The refugee ‘crisis’ symbolises a decaying system

8 April 2016
Sandra Bloodworth

An official in Berlin refers to the refugees arriving in Germany as “the unwanted waste of the world”. It is 1946, and he is a migration specialist from the occupying British army. He complains that Germany is not a “waste-paper basket with a limitless capacity” for this trash.

Seventy years later, there is talk of refugees “swamping” or “invading” Europe. One of the largest rallies ever in Warsaw last year chanted “Poland for the Polish!” There are frequent deadly attacks on refugee shelters in Germany; the far right are growing across Europe, mocking the slogan “never again” with their anti-Muslim filth.

However, this human tragedy illustrates a more fundamental problem than racism. It is the consequence of a decaying system mired in crisis.

Karl Marx said that capitalism developed dripping from head to foot with blood and filth, that it was a system of competition that would dominate the world, and that war was inevitable. The madness of the market would regularly send the system spiralling into crisis.

Since the global financial crisis of 2008, declining growth and increasing poverty alongside obscene wealth have become the new normal; 62 people now own the same wealth as the poorest 50 percent of the world’s population.

In Europe there are 22 million officially unemployed. Governments across the continent, conscious of the growing resentment and discontent at wave after wave of austerity, respond with the age-old strategy: divide and rule. Armed police turn peaceful protests into war zones and call them “riots”. Muslims are vilified and persecuted. Refugees are confronted with increasingly fascistic laws which imply that they are to be feared.

This kind of suffering is inevitable while capitalism survives.

We’ve seen it before, on an even more massive scale. After World War II, many more millions than today were treated as pawns on a chess board as the big powers jostled to divide Europe between them.
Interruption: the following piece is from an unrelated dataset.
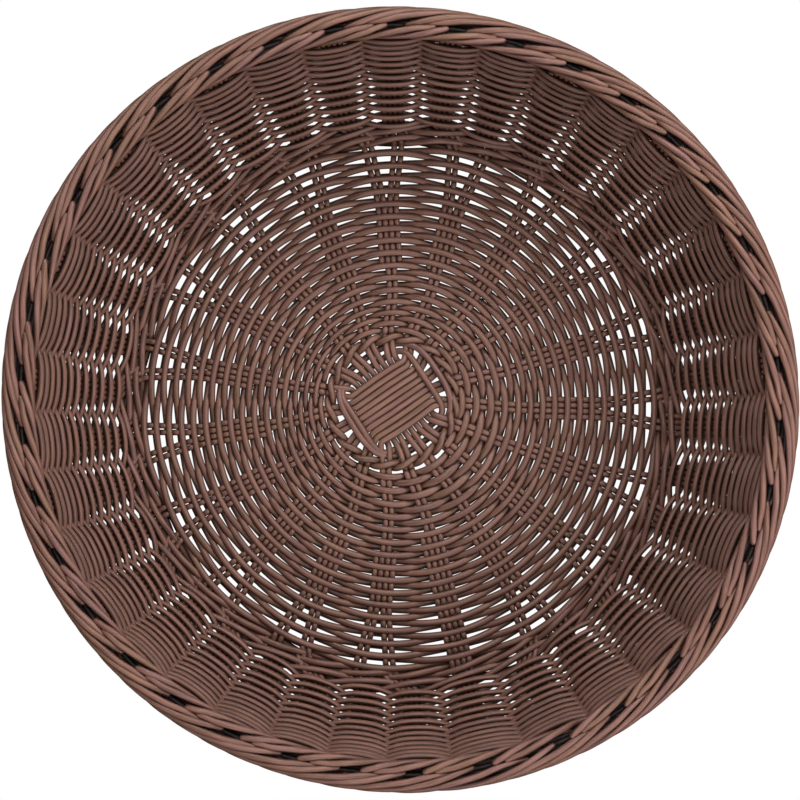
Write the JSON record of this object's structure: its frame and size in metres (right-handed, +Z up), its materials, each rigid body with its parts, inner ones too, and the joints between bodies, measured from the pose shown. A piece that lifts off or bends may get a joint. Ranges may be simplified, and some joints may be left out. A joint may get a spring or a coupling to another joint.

In July 1945, Churchill, Roosevelt and Stalin, meeting at Potsdam to divide up the spoils of war, agreed to “recognise that the transfer to Germany of German populations … remaining in Poland, Czechoslovakia and Hungary, will have to be undertaken”. Poles were moved out of eastern areas of Poland that had been annexed by the USSR; thousands of others, especially Jews, became “displaced persons” as they searched for asylum.

R.M. Douglas, who has studied these events, concludes: “The Allies thus devoted themselves to the expulsion from their homes of between 12 and 14 million people: the largest single episode of ethnic cleansing in human history … [A]t least 500,000 … died as a result of hunger, disease, rapes, beatings or extrajudicial executions by soldiers and militia of the expelling countries”.

Churchill had promised in 1944: “There will be no mixture of populations to cause endless trouble … a clean sweep will be made”. So the political figures who proclaimed about wonderful “European values” and democracy established the idea that different ethnic communities could not live together in peace.

Much of Europe had been reduced to rubble. The massive rebuilding effort contributed to economic revival. That is the logic of the capitalist market. Destruction of lives, cities and resources enables capitalists to buy cheaply and get out of crisis. Countries on the cusp of this new boom took in refugees – not for humanitarian reasons, but because they were potentially cheap labour. Australian Labor immigration minister Arthur Calwell’s slogan was “populate or perish”. Between 1947 and 1953, the Australian government assisted more than 170,000 displaced persons to migrate to Australia. A government website tells us the arrival of 3 million migrants and refugees between 1945 and 1975 was “the key to quickly boosting Australia’s population numbers in the interests of economic and military security”.

Today, capitalists and governments have no solution to the crisis of neoliberalism. Their wars in the Middle East don’t destroy assets at the core of the system, so rebuilding is not on the agenda. The millions fleeing to Europe are a fraction of those numbers. With a population of 500 million, Europe is prosperous compared to the 1940s and could easily offer them all a new life. Instead, billions are spent trying to keep people out.

Almost $9 billion will be spent sending refugees back from Greece to Turkey. Millions are spent on razor wire fencing and border patrols rather than dealing with the needs of the desperate – such as housing and projects that would provide employment.

The far right draw on a racist tradition articulated by politicians and literati since World War One. They tap into a growing audience wracked by uncertainty as they see jobs becoming more precarious and increasingly scarce.

As capitalism grinds into increasing decay and chaos for which the mass of people are expected to pay, the EU is abandoning the vision of a cultured, democratic Europe. Ageing capitalism is increasingly barbaric.

The crisis in the system no longer means refugees being pawns to be moved around for capitalists to exploit. It means exclusion, discrimination and being used as scapegoats for desperate people to blame instead of the real trash, those despicable criminals and parasites whose wars create refugees and consume the wealth that could be put to building a decent society.